I bet my friend that the prologue would never appear on an ACT stage. Why? It’s a discussion between two communist Russian Kolkhozes, with people who defeated the Germans discussing the best use of the valley the mountains and the land: Whether or not to put up a dam and use the irrigation water for crops while also allowing the goats to roam the hillside to produce cheese. The Expert agronomist is asked to lay out the plans for the two groups to discuss the choices, perhaps satisfying old peasants and current needs. I think they agree to damage the land both ways (ecological view) but at least there is this discussion as to how to proceed to turn the land into useful production—usefulness is a key idea in Brecht’s play, and the lead character in the fable, parable, folktale turns out to be a good mother—after many difficulties. In the prologue the discussants invite a storyteller to tell a long fable on the subject.  

The storyteller, a famous one in the Caucasus (the location of the play) enters with musicians and is asked by the Expert agronomist from Moscow how long will the play be? 

Two hours says the storyteller. 

The Expert: I have to be in Tiflis tonight, can you cut it short? 

Storyteller: No. 

No discussion on the use of the land for food production (even though Michael Pollan’s bougie books must have been in the hands of many—how the individual consumer can save the planet) but not even that was referenced.  

They cut the prologue and located the play in no place, only on stage as if the actors (ACT people) had agreed to make a play, dressed not in Caucasian costumes rather here now, bare walls, with scribble scrabble drop cloths, and soldier in Afghan US desert duds. No need to interpret the fable, I was not there. The play was distorted, so any meaning and philosophical insight was awkward and weird.  

The direction was more like Chorus Line and much like Urine Town with a punch in the stomach, a bang on the head. A repeated image: forthright actors standing in line either on a fence or up against the footlights singing directly to the people. This must have been that dreaded Brechtian-esque trope, ‘alienation’: flat-noted music with a hard text and thin lips. Characters (such as they were) all telling it like it is. The Like it is, is the Like it is. Get it!  

By writing different music, (not Paul Dessau), retranslating it (not Ralph Manheim) with enough “f…s to make it current lest the language be too elevated and meaningful, misinterpreting, the director Doyle, with a vague opposition to war—all wars, any war, somewhere ‘what ever.’ “What the “f…” is taking place? Where are we?  

What is this play about?  

In print it is a good play and I remembered I had seen a fine production done by Carl Weber in 1963 at the SF Actors Workshop, at Marines Memorial Theatre. Weber had just come to the US and was hired by the AW (rootbeer organization) to direct Caucasians, and he did, but he did what everyone is worried about: he produced the Berliner Ensemble model on the Actors’ Workshop stage. I thought it was a great gift and a wonder. I knew the Actors’ Workshop couldn’t do such a production. They were neo realistic, with little or no great directorial or performance style, not like Guthrie in Minnesota: a fine selection of plays with mediocre reasonable productions with no stars, non-Equity, usually intelligent and competent.  
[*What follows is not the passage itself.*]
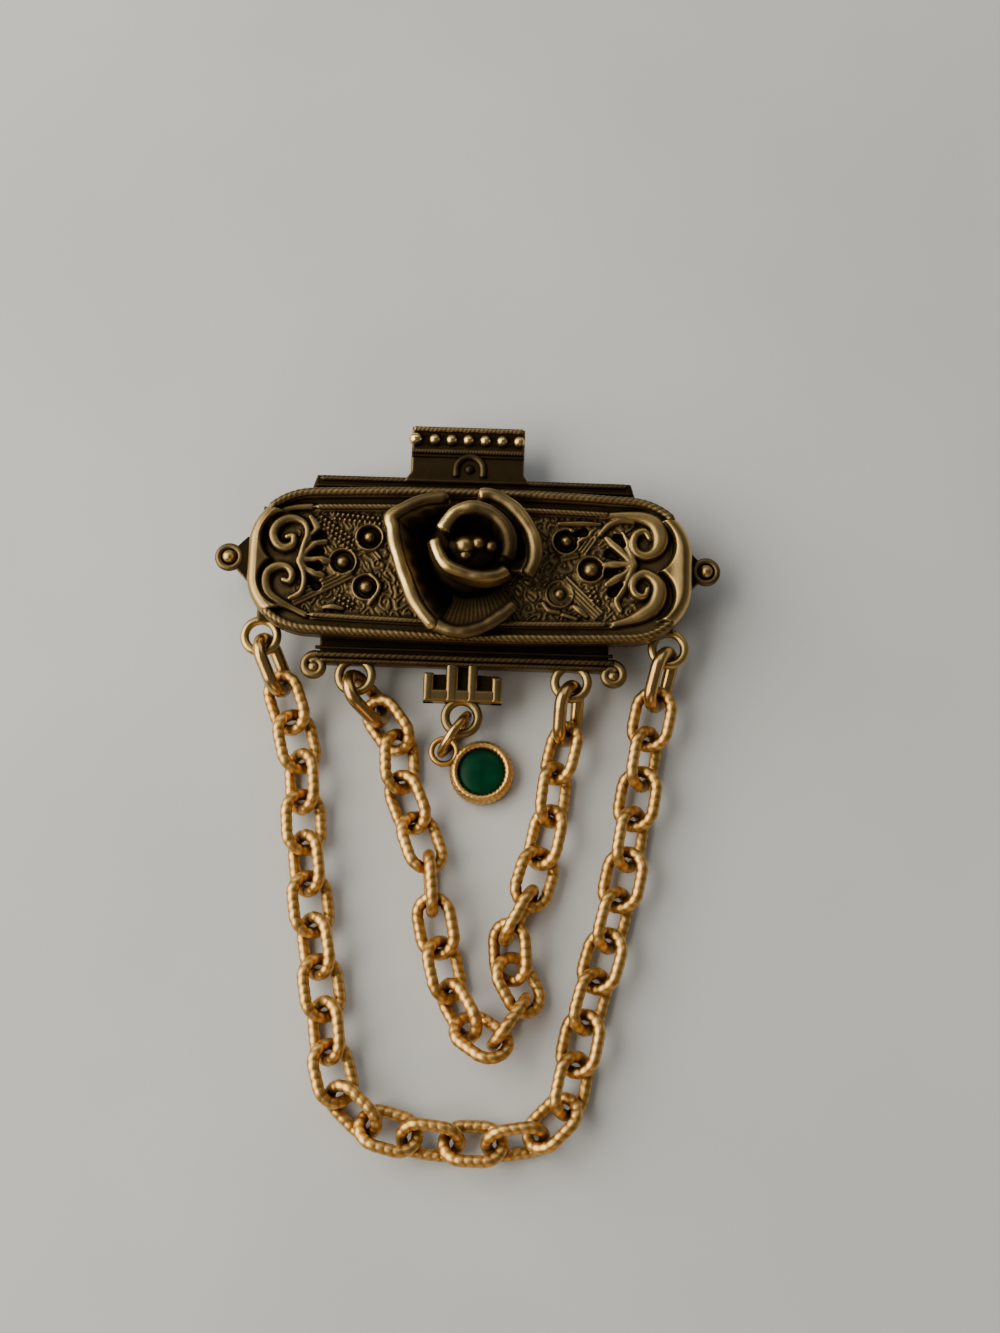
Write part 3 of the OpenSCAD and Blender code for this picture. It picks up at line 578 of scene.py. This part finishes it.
# The panel's relief and its four ropes
def frontPanel():
    p = panel
    x, y = panelGrid(p["gridStep"])
    h = panelHeight(x, y)
    edge = insideOutline(x, y)
    onEnd = ease((np.abs(x) - 16.5) / 2)
    proud = 0.45 * (h - blurred(h, 5)) * ease(edge / 0.5)
    # Paler with height and on raised forms as wear, and a little paler toward the right end as painted light
    wearAndPaintedLight = 0.32 + 0.2 * np.minimum(h, 0.8) + proud + 0.06 * ease((x - 9) / 4)
    # The outer edge of each end rim is paler: rubbed wear with a painted highlight
    wearAndPaintedLight = np.clip(wearAndPaintedLight, 0, 0.72) + 0.25 * ease((0.8 - edge) / 0.4) * onEnd
    # The border rolls down by a quarter circle, and the end rims slope down to it from their crest
    border = p["roll"]
    rolled = border * (1 - np.sqrt(1 - np.clip(1 - edge / border, 0, 1) ** 2))
    z = p["field"] + h - rolled - 0.55 * onEnd * np.clip(0.9 - edge, 0, 0.9)
    skins = [relief(x, y, z, p["foot"], wearAndPaintedLight)]
    # The outer rope runs round the corners and dies away on the end rims
    r, straight = p["corner"] - p["ropeInset"], p["length"] / 2 - p["corner"]
    flat = p["width"] / 2 - p["corner"]
    turn = np.radians(np.linspace(38, 90, 9))
    arc = np.stack([straight + r * np.cos(turn), flat + r * np.sin(turn)], axis=1)
    side = np.stack([np.linspace(straight - 1.5, -straight + 1.5, 12), np.full(12, flat + r)], axis=1)
    path = np.vstack([arc, side, (arc * [-1, 1])[::-1]])
    for sign in (1, -1):
        along = path[:, 0] + p["shift"]
        rows = np.column_stack([along, path[:, 1] * sign * bowed(along), np.full(len(path), p["ropeZ"])])
        skins += [rope(rows, p["ropeSize"], p["ropePitch"], 14, step=0.1, fade=0.9, hand=sign)]
        along = np.linspace(-15.4, 14.2, 12)
        level = sign * (p["width"] / 2 - p["innerInset"]) * bowed(along)
        rows = np.column_stack([along, level, np.full(12, p["innerZ"])])
        skins += [rope(rows, p["innerSize"], p["innerPitch"], step=0.1, fade=0.6, hand=-sign)]
    makePiece("frontPanelCast", skins, antiqueBrass, ["front_panel"])


frontPanel()

# Rose: three outer petals on a disc, and a bud of two petals round four knobs
rose = {
    "middle": (0.5, 1.2), "base": 5.72, "heartBase": 7.15, "top": 9.55, "heartTop": 10.34, "wall": 0.42,
    # Discs under the petals and under the bud: rows of radius, height
    "disc": [[0, 0], [4.3, 0], [4.4, 0.1], [4.3, 1.1], [3.6, 1.35], [0.5, 1.3], [0, 1.3]],
    "heartDisc": [[0, 0], [2.2, 0], [2.3, 0.1], [2.2, 0.7], [0.4, 0.8], [0, 0.8]],
    # Columns of an edge: x, y, depth below the top, rim level: rubbed wear with a painted highlight,
    # brightest where the rim faces the light from the left
    "left": [[-1.9, 6.2, 0.7, 0.5], [-4.3, 5.7, 0.5, 0.52], [-6, 4.8, 0.2, 0.58], [-7.4, 3.7, 0, 0.84],
        [-7.2, 2.6, 0, 1], [-7, 1.3, 0.1, 0.86], [-6.6, 0, 0.2, 1], [-6.2, -1.2, 0.3, 0.86],
        [-5.7, -2.4, 0.5, 0.96], [-5, -4.1, 0.6, 0.74], [-4, -5.6, 0.6, 0.88], [-2.7, -7, 0.9, 1]],
    "bottom": [[-2.9, -6.4, 1.4, 0.56], [-1.4, -7.1, 1.2, 0.52], [0.2, -7.2, 1.2, 0.48],
        [1.8, -6.6, 1.3, 0.46], [3.3, -5.6, 1.4, 0.5], [4.9, -4.1, 1.7, 0.54]],
    "right": [[0.9, 6.3, 0.4, 1], [2.2, 6.4, 0.4, 0.6], [3.5, 5.8, 0.3, 0.6], [4.8, 4.7, 0.2, 0.64],
        [6, 3.1, 0.2, 0.7], [6.6, 1.5, 0.3, 0.74], [6.6, 0, 0.6, 0.6], [5.9, -1.6, 1, 0.42]],
    "heartUpper": [[-2.5, 2.2, 0.3, 0.95], [-1.9, 3.3, 0.2, 1], [-1, 4.3, 0.1, 0.9], [0.5, 4.7, 0, 0.58],
        [2.2, 4.3, 0.1, 0.52], [3.5, 3.2, 0.2, 0.46], [4.1, 2, 0.3, 0.4], [4.2, 0.7, 0.4, 0.34],
        [3.9, -0.3, 0.6, 0.26]],
    "heartLower": [[-3.1, 1.6, 0.5, 0.7], [-2.7, 0.2, 0.4, 0.96], [-1.8, -1.1, 0.4, 0.86],
        [0, -1.8, 0.5, 0.62], [1.8, -2.1, 0.5, 0.6], [3.2, -1.8, 0.6, 0.6], [4.1, -1.2, 0.7, 0.7]],
    # Knobs of the bud: x, y, size, height, worn level
    "knobs": [(-0.2, 1.2, 1.95, 9.35, 0.66), (-0.1, 0.3, 1.3, 8.9, 0.55), (1.1, 1.5, 1.35, 9.0, 0.6),
              (2.4, 1.3, 1.2, 8.7, 0.45)]}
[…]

But Weber’s Berliner Ensemble remake was stunning. One memorable moment: Grusha the peasant servant picks up the Queen’s child, left behind, after a lot of looking at the bundle and wondering if she should or shouldn’t, and we begin to understand that once she picks up the baby she is in trouble –both as a potential mother protecting it and endangering her own life. The Ironshirts were after the boy to kill it to stop that particular royal line. (One group is overthrown yet later regains control while both destroy many peasants). The fable is set in a distant place.  

She picks up the bundle, is followed, hunted and has to cross a rickety bridge over a gorge with the baby. The curtain opens and there is an 80 by 50 photograph of the Caucasian (Ural) mountains and a small bridge with a spotlight on her she sings. Stunning. 

No director in the Actors’ Workshop or scenic designer ever would have thought to do such a bold stroke. It also placed this little figure of a human with a bundle in perspective. Obviously thought up elsewhere, and Weber, who worked at the Ensemble, planted the production on top of the actors. Later I talked to him and said the actors would eventually distort his direction. He agreed. And when I spoke to the actors they said: “That Teutonic director told them which hand to move…” They were not used to such stuff—nevertheless we saw a Berliner Ensemble remake and it was astounding.  

Barbara Berg Schall, daughter of Helen Weigel and Bertolt Brecht, used to prevent producers in Europe from ruining Brecht’s plays. People thought she was annoying, too restrictive; if she only had control of productions in the USA—how we need such a protector. Stephan Brecht died recently in New York, so he was not around to prevent the bizarre event at ACT.  

 

Dr. R.G. Davis is the founder of the San Francisco Mime Troupe and a Brecht fanatic.